# START OF Listed records

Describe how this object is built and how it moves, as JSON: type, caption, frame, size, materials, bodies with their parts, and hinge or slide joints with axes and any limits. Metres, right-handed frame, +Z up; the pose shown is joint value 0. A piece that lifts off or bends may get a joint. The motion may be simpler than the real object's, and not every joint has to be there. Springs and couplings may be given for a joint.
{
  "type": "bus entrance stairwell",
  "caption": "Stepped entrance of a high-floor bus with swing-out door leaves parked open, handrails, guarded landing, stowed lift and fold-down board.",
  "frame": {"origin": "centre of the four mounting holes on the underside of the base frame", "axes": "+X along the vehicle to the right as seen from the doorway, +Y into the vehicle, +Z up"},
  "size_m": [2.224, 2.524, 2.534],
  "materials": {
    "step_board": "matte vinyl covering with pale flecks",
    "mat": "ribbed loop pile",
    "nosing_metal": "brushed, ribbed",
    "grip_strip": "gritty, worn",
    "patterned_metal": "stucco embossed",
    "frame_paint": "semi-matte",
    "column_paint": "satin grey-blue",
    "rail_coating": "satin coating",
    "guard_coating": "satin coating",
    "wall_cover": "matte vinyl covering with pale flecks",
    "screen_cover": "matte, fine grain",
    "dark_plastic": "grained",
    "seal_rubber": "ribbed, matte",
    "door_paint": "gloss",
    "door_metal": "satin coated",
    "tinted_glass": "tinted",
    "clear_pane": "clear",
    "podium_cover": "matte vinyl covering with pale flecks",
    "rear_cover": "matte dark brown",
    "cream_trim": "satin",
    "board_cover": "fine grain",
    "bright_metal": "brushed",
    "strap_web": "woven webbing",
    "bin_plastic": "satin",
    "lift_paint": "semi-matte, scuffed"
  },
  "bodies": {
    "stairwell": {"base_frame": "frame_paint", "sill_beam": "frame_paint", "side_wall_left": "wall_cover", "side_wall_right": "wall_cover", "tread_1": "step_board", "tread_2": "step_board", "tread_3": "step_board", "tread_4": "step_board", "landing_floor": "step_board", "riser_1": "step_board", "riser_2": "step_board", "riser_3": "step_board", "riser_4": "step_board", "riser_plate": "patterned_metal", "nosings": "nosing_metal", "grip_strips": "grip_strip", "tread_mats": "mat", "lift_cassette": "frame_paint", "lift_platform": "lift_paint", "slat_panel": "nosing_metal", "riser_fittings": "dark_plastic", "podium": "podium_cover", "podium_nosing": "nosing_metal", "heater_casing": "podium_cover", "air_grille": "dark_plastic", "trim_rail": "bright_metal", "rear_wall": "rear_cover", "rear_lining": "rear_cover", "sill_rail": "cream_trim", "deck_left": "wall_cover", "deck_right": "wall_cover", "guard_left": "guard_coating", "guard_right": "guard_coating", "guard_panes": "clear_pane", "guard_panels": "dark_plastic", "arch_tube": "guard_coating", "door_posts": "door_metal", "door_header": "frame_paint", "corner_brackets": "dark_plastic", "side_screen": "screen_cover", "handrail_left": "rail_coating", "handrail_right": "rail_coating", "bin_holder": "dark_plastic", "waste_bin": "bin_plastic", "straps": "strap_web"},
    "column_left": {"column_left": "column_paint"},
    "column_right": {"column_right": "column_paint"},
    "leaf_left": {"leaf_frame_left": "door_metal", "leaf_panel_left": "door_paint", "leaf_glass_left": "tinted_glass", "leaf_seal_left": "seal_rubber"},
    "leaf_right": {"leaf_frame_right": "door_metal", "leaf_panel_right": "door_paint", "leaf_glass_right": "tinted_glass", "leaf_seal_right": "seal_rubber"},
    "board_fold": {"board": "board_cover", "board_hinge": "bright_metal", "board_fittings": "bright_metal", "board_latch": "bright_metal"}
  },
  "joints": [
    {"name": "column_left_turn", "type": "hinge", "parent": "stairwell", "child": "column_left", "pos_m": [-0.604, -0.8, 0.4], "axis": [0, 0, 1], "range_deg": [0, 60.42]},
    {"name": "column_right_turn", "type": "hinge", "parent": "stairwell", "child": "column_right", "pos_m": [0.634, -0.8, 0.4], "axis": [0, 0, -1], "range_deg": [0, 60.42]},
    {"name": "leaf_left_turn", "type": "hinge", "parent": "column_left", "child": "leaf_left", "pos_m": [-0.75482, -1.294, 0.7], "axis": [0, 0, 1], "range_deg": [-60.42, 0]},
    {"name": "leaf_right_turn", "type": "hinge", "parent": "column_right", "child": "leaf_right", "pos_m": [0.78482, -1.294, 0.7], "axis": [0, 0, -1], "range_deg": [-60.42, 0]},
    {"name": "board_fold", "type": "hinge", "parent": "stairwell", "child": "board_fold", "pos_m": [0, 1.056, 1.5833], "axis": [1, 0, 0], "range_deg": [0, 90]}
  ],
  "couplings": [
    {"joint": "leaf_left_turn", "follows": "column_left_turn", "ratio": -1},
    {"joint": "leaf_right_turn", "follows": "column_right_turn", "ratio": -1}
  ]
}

# END OF Listed records
# START OF Listed records

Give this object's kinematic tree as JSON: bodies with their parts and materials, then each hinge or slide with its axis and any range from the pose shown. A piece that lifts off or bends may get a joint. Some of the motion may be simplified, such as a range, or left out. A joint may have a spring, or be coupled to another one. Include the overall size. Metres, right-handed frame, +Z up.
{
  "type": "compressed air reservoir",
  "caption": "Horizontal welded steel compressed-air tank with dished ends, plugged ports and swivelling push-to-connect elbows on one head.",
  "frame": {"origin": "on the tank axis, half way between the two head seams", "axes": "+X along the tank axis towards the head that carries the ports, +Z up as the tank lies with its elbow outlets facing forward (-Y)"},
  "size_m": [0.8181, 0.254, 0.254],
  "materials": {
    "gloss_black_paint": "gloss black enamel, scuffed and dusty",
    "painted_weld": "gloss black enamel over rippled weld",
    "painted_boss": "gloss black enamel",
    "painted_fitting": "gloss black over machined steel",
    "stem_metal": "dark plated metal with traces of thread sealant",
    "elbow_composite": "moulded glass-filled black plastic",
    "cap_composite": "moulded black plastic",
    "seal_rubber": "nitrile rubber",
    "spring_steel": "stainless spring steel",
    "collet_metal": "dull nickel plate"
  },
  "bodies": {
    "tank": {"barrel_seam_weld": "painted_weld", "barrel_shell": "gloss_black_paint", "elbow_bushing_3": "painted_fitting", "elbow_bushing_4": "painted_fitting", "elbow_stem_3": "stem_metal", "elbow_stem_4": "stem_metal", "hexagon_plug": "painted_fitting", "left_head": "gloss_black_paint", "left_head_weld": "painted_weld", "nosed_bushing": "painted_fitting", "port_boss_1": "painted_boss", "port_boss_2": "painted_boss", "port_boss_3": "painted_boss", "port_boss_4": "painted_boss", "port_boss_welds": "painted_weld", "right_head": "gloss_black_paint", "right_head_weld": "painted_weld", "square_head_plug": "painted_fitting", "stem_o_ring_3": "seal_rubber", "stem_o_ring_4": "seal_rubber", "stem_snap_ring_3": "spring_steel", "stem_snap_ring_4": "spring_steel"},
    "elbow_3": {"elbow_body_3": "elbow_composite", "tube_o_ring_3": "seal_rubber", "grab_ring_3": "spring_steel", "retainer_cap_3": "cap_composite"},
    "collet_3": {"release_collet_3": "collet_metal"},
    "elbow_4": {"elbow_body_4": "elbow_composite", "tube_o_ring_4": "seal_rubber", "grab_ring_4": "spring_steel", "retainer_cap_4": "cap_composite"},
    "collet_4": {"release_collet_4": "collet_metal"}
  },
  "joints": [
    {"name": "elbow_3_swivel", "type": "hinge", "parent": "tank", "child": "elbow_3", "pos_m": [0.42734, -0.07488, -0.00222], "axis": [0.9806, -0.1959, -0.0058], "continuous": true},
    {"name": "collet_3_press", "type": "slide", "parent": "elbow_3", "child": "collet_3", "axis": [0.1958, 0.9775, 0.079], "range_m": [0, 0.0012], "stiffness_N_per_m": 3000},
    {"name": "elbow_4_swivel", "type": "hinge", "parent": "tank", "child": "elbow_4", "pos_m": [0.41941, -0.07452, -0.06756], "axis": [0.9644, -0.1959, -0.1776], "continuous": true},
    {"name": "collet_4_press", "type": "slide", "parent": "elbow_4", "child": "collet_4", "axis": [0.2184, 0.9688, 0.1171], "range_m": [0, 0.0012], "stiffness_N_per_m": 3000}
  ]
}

# END OF Listed records

** Set task **
From the listing above, return each line with the word "that".

** Solution to the problem **
Describe how this object is built and how it moves, as JSON: type, caption, frame, size, materials, bodies with their parts, and hinge or slide joints with axes and any limits. Metres, right-handed frame, +Z up; the pose shown is joint value 0. A piece that lifts off or bends may get a joint. The motion may be simpler than the real object's, and not every joint has to be there. Springs and couplings may be given for a joint.
Give this object's kinematic tree as JSON: bodies with their parts and materials, then each hinge or slide with its axis and any range from the pose shown. A piece that lifts off or bends may get a joint. Some of the motion may be simplified, such as a range, or left out. A joint may have a spring, or be coupled to another one. Include the overall size. Metres, right-handed frame, +Z up.
  "frame": {"origin": "on the tank axis, half way between the two head seams", "axes": "+X along the tank axis towards the head that carries the ports, +Z up as the tank lies with its elbow outlets facing forward (-Y)"},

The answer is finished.